For bitcoin holders, there’s an obvious irony here. Central banks spent years dismissing digital assets, then watched the underlying architecture mature into something they can’t ignore. Now they’re embracing tokenization, programmable money, and ledger-based settlement — just with enough oversight to make sure the state keeps a firm hand on the wheel.
Bitcoin remains the cleanest form of non-sovereign money in the room. Tokenized deposits and regulated stablecoins may improve the rails, but they do not change the fact that they sit inside the existing financial system. That can be useful. It can also be the entire point of why they are not Bitcoin.
What happens next
The next few months should tell the real story. The Bank of England is due to release draft stablecoin rules next month and finalize the framework later this year. It also expects to publish conclusions from the digital pound design phase later this year.
At the same time, the Digital Securities Sandbox is inching toward live launches from late 2026, and regulators are continuing to review whether tokenized assets can be used in core collateral and settlement workflows. Longer RTGS and CHAPS operating hours are also on the table, with near 24/7 settlement still the longer-term goal.
If the UK gets this right, it could build a genuinely modern payments and securities stack: faster settlement, lower costs, better interoperability, and more room for competition. If it gets it wrong, it risks producing a heavily supervised half-modern system that satisfies no one except the committee that wrote it. That would be peak policy theatre.
What is the Bank of England trying to build?
A payments and settlement system that supports tokenized bank deposits, regulated stablecoins, and possibly a digital pound, all operating together rather than forcing one winner.
Why are stablecoin rules such a big deal?
Because stablecoins could become systemically important. Weak oversight could create financial instability, but overly strict rules could make the market commercially unworkable.
What are tokenized deposits?
They are digital representations of bank deposits recorded on a distributed ledger. They are designed to make payments and settlement faster and more efficient.
What is the Digital Securities Sandbox?
It is a regulated UK testing environment where firms can issue, trade, and settle tokenized securities using live infrastructure under supervisory oversight.
Why does the Bank of England care about tokenized collateral?
Because collateral underpins a huge amount of financial market activity. If tokenized assets can be trusted as collateral, that would make institutional adoption much easier.
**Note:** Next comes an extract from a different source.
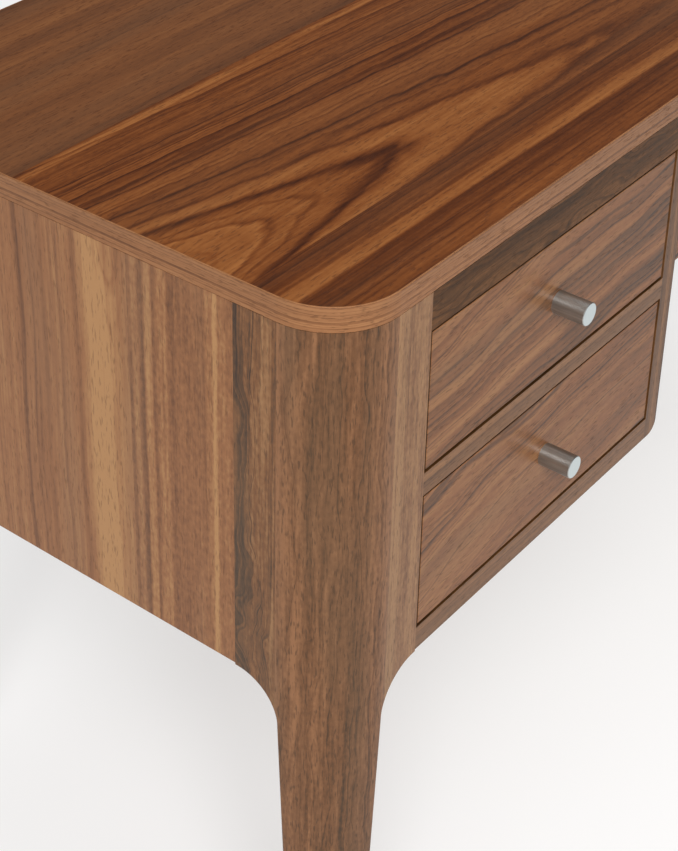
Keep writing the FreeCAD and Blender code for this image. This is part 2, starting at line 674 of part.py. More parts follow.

Is the digital pound definitely happening?
No. It is still under review, and conclusions from the design phase are expected later this year. The idea is alive, but nothing is locked in.
How does this affect Bitcoin?
It does not replace Bitcoin. It reinforces the idea that digital assets and blockchain-style systems are becoming standard financial infrastructure, even if central banks want those rails tightly controlled.